Psalm 43:1 Vindicate me, O God, and defend my cause against an ungodly people, from the deceitful and unjust man deliver me!

If there is hope, it is in God.  If there is vindication it is in God.  And you can feel the Psalmist beginning to do a better job of adding things up.  Rather than the exhausted desperate picture of 42:1, this prayer has some spunk.  There’s some life in it.  There’s no sign that the circumstances are any better, but this is a saner Psalmist than the one that was seeing the world in terms of a deer dying of thirst.

2 For you are the God in whom I take refuge; why have you rejected me?
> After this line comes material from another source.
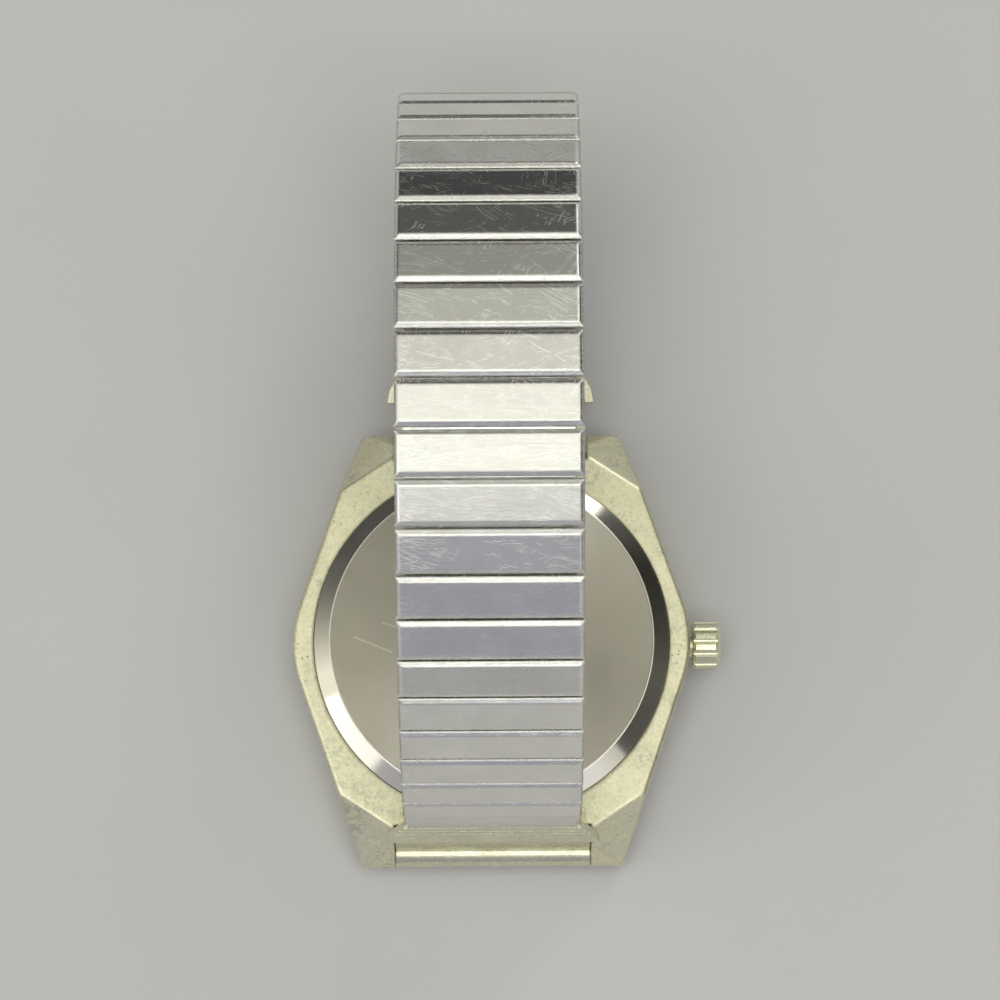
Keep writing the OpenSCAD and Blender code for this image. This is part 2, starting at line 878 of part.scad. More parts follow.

Why do I go about mourning because of the oppression of the enemy?

Even this darker verse isn’t as whining as 42:7.  The Psalmist doesn’t picture himself either overcome with thirst or crushed by God’s own design.  He testifies that he takes refuge in God.  He does lapse and against what he knows to be true, repeats 42:9b saying that he’s been rejected, but darkness is lifting.

3 Send out your light and your truth; let them lead me; let them bring me to your holy hill and to your dwelling!

The Psalmist calls on God to send light and truth.  He’s in gloom and darkness.  God send light!  He’s thinking wrong and misconstruing the gracious hand of the Father.  God send truth!  Now the guy is making sense.  It’s God’s light and God’s truth that will bring him to God.  It’s not a change of circumstance or venue, it’s seeing things the way they really are.  It’s trusting God.  That’s what brings one into His presence.

4 Then I will go to the altar of God, to God my exceeding joy, and I will praise you with the lyre,

O God, my God.

The final chapter isn’t written.  The Psalmist will again have opportunity to join others in public worship … but the primary thing is that God is his exceeding joy.  He’s not estranged from God or cut off from Him. Rather, he’s intimately acquainted with him.  So for a final time, there comes the refrain.

5 Why are you cast down, O my soul, and why are you in turmoil within me?  Hope in God; for I shall again praise him, my salvation and my God.